Photo of Gerald NashGerald Nash (Louth, Labour) | Oireachtas source

I thank Mr. McGeady. I am glad he made the remarks he did because it speaks to some observations I was going to make with regard to the question of adequacy of core weekly payments and our system more generally. We have to start looking at our social protection system through the lens of adequacy rather than simply a non-evidence-based way of generating what the rates might be every year. I have said this before in a range of different forums and I will say it again. The idea that our core weekly rates of social welfare are somehow pulled out of a hat every year and presented on budget day after several months of tiresome kite-flying is an insult to the intelligence of the people for a start. It is also absolutely offensive in my view to those who depend on the State for the bulk of their income. It needs to change. It is not just the socially responsible thing to do to introduce benchmarking and look at the system in its entirety through the prism of income adequacy. It is also the fiscally prudent thing to do for the very reasons Mr. McGeady set out. It provides a degree of certainty to the Exchequer in terms of cost into the future. It allows the State to prepare.

The best way of doing that, of course, is to ensure we have the data and evidence base we need to make those decisions. While my own sense of it is that the data has improved in recent years, we are still nowhere near the point where we can have a fully informed debate about income adequacy but also have the fully informed debate we need about poverty, how it manifests itself and how it impact on individuals, communities and society. It was a great shame a former Government a number of years ago decided to abolish the Combat Poverty Agency, for example. It was done in a triumphalist way, if people recall. I will name who did it. The then Minister for Finance, Mr. Charlie McCreevy, announced one day in the way that he did that poverty was over and it was not a feature of society anymore. It was, is and always will be unless we make the decisions we need to make to address the most insidious form of inequality people can experience, which is economic inequality. It scars people forever. We know the impact of it.

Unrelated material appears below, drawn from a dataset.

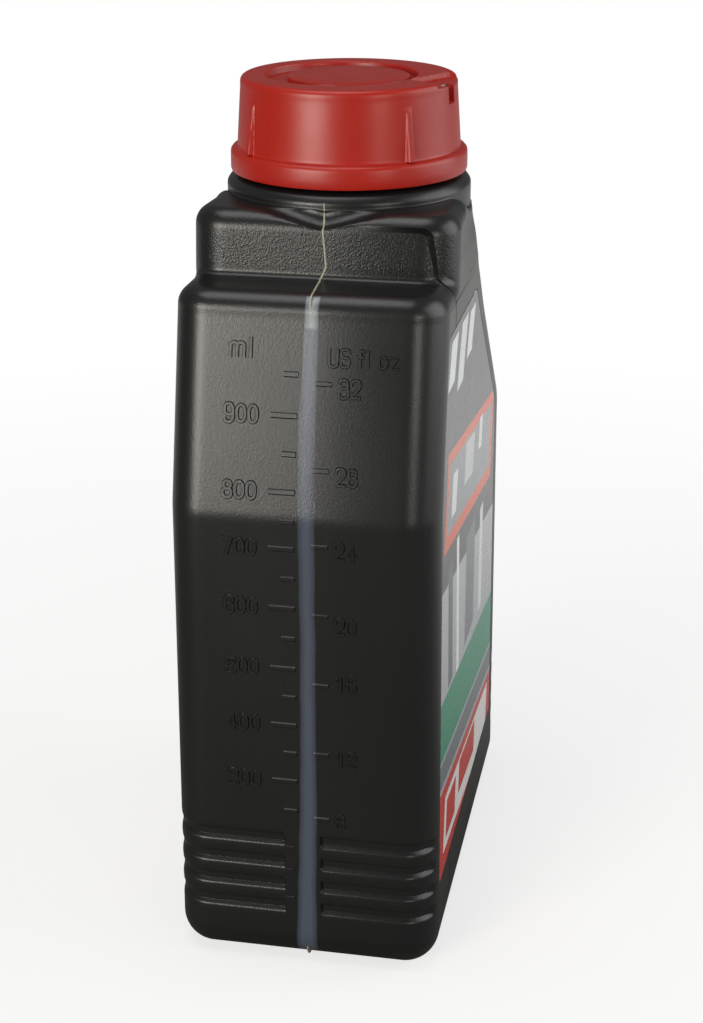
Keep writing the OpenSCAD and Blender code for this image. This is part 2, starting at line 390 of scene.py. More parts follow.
def ledge_rows(share, t):
    """Rows that round over the ledge's edge and run along the ledge to the block, moved in by t.

    A column of the near face or a near corner goes straight from the foot of the rounding to the block's
    outline; its height is that of a round edge at its depth inside the lower outline, plus a small fillet
    at its distance from the block. The other columns keep the height of the outermost corner column."""
    s = sizes()
    one = np.ones((len(share), len(KIND)))
    w = np.asarray(share)[:, None] * one
    xa, ya = section(FOOT_Z * one, t * one)
    near = mix(near_x(FOOT_Z), block_near(BLOCK_Z), w)
    xb, yb = section(BLOCK_Z * one, t * one, block_near(BLOCK_Z) * one)
    x, y = mix(xa, xb, w), mix(ya, yb, w)
    r, rn = LEDGE_R - t, s["corner_radius"] - t
    d = corner_depth(x, y, near_x(FOOT_Z) + t, side_y(x, half_y(FOOT_Z)) - t, rn)
    e = -corner_depth(x, y, block_near(BLOCK_Z) + t, side_y(x, half_y(BLOCK_Z)) - t, rn)
    f = BLOCK_Z - LEDGE_Z
    z = FOOT_Z + round_rise(r, d) + f - round_rise(f, e)
    others = ~np.isin(KIND, ("near_corner", "near_face"))
    edge = np.flatnonzero((KIND == "near_corner") & (VALUE < 96))[0]
    z[:, others] = (FOOT_Z + (z[:, edge] - z[0, edge]) * f / (z[-1, edge] - z[0, edge]))[:, None]
    xo, yo = section(z, t * one, near)
    x[:, others], y[:, others] = xo[:, others], yo[:, others]
    return np.stack([x, y, z], -1)


def top_height(x):
    """Height of the top beside the collar: high over the block, lower over the far part."""
    return mix(BLOCK_TOP, FAR_TOP, smooth(-13.0, -1.0, x))


def vee_height(x, y):
    """Two planes that rise from the middle line, with a hollow fillet up the collar: the notch before it."""
    low, rise, bend, r = 172.6, 0.26, 0.3, 3.4
    return low + rise * np.sqrt(y * y + bend) + r - round_rise(r, np.hypot(x, y) - COLLAR_R)


def body_rows():
    """The body's surface as rows by columns by xyz.

    From the middle of the base: the hollow and the foot, the rounded base edge, the side with its grooves
    and label panels, the ledge, the block, the block's rounded top edge and V-shaped notch, the collar, the
    neck with its thread, the lip, the bore and the inner wall down to the floor."""
    s = sizes()
    n = len(KIND)
    rows = []

    def level(z, t, near=None):
        z = np.broadcast_to(np.asarray(z, float).reshape(-1, 1), (np.size(z), n)).copy()
        t = np.broadcast_to(np.asarray(t, float).reshape(-1, 1), z.shape).copy()
        return section(z, t, near)

    def add(x, y, z):
        rows.append(np.stack(np.broadcast_arrays(x, y, z), -1))

    r = s["base_radius"]
    # the foot and the hollow, as the base outline drawn in towards the middle
    x, y = level([r], [r])
    share = np.array([0.10, 0.35, 0.6, 0.80, 0.865, 0.885, 0.9, 1.0])[:, None]
    hollow = np.array([1.1, 1.1, 1.1, 1.1, 0.95, 0.2, 0.0, 0.0])[:, None]
    add(x * share, y * mix(0.62, 1.0, smooth(0.3, 1.0, share)) * share, hollow)
    a = quarter(16)[1:]
    x, y = level(np.full(len(a), r), r * (1 - np.sin(a)))
    add(x, y, (r * (1 - np.cos(a)))[:, None])

    z = body_heights()[:, None] * np.ones((1, n))
    x, y = section(z, np.zeros_like(z))
    broad = np.char.startswith(KIND, "front_") | np.char.startswith(KIND, "back_")
    panel = smooth(0.0, 0.35, label_distance(x, z, 0.35)) * broad[None, :]
    x, y = section(z, groove_inset(z) + s["label_recess"] * panel)
    add(x, y, z)

    # over the ledge, then up the block to where its top edge starts to round
    share = np.concatenate([
        0.3 * (1 - np.cos(quarter(13)[1:])), [0.4, 0.52, 0.64, 0.76, 0.86],
        0.9 + 0.1 * np.sin(quarter(9))])
    ledge = ledge_rows(share, 0.0)
    rows.append(ledge)
    x, y = level([BLOCK_MID], [0.0], block_near(BLOCK_MID))
    top = top_height(x)
    inset = np.clip(0.85 * (np.hypot(x, y) - COLLAR_R), 0.4, 4.4)
    drop = np.clip(1.2 * inset, 2.0, 4.4)
    start = top - drop
    z = mix(ledge[-1:, :, 2], start, np.linspace(0, 1, 13)[1:, None])
    x, y = section(z, np.zeros_like(z), block_near(z))
    add(x, y, z)

    # the rounded top edge, then over the top and the notch to the collar
    a = quarter(15)[1:, None]
    zz = np.repeat(start, len(a), 0)
    x, y = section(zz, inset * (1 - np.cos(a)), block_near(zz))
    add(x, y, smooth_min(start + drop * np.sin(a), vee_height(x, y), TOP_FILLET))
    foot = COLLAR_R * np.stack([x[-1], y[-1]]) / np.hypot(x[-1], y[-1])
    w = np.linspace(0, 1, 19)[1:-1, None]
    px, py = mix(x[-1], foot[0], w), mix(y[-1], foot[1], w)
    add(px, py, smooth_min(mix(top, top_height(foot[0]), w), vee_height(px, py), TOP_FILLET))
    foot_z = np.minimum(smooth_min(top_height(foot[0]), vee_height(*foot), 0.5), 176.9)

    # everything round from here: angles of the columns about the neck
    ang = np.arctan2(foot[1], foot[0])

    def ring(radius, z):
        return around(radius, z, ang[None, :])

    for q in quarter(5):
        rows.append(ring(COLLAR_R + 0.3 * (1 - math.sin(q)), foot_z + 0.3 * (1 - math.cos(q))))
    for w in (0.33, 0.67, 1.0):
        rows.append(ring(COLLAR_R, mix(foot_z + 0.3, 177.4, w)))
    for radius, z in ((28.42, 177.8), (28.2, 178.2), (27.9, 178.6), (27.55, 179.0), (27.15, 179.3),
                      (26.6, 179.55), (25.8, 179.7), (24.0, 179.75), (21.2, 179.8), (20.7, 179.9),
                      (NECK_R, 180.2), (NECK_R, 180.6)):
        rows.append(ring(radius, z))
    z = np.arange(181.0, 194.9, 0.32)[:, None] * np.ones((1, n))
    rows.append(ring(NECK_R + 0.9 * thread_crest(z, ang[None, :], 0.0), z))
    for radius, z in ((NECK_R, 195.3), (NECK_R, 195.8), (NECK_R - 0.15, 196.2), (NECK_R - 0.5, LIP_Z),
                      (BORE_R + 0.5, LIP_Z), (BORE_R + 0.12, 196.25), (BORE_R, 195.9), (BORE_R, 188.0),
                      (BORE_R, 178.0), (BORE_R, 171.6), (BORE_R + 0.4, 171.0), (BORE_R + 1.2, 170.7)):
        rows.append(ring(radius, z))

    # the inner wall, a wall's thickness inside the outer one
    for z in (169.2, 167.6, 166.3, 165.2):
        x, y = level([z], [WALL], block_near(z))
        add(x, y, z - WALL)
    rows.append(ledge_rows(share[::-3], WALL))
    for z in (157.5, 150, 142, 134, 126, 118, 113.8, 108, 90, 60, 41, 39, 11, 9.5):
        x, y = level([z], [WALL + (1.2 if 10 < z < 40 else 0.0)])
        add(x, y, z - WALL)
    bend, floor_z = 6.2, 2.6
    for q in quarter(6)[1:]:
        x, y = level([r], [WALL + bend * (1 - math.cos(q))])
        add(x, y, floor_z + bend * (1 - math.sin(q)))
    x, y = level([r], [WALL + bend])
    for share in (0.6, 0.25):
        add(x * share, y * share, floor_z)
    return np.concatenate(rows)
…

Dr. McDonnell spoke about the requirement to set up an agency, for want of a better description. We can talk again about the structures and framework and its legal status. However, would he agree that something akin to the Combat Poverty Agency ought to be established, not just to ensure we have the robust data we require but also that we have the informed public discourse about the nature of poverty, how it manifests itself and how we address it in an informed way?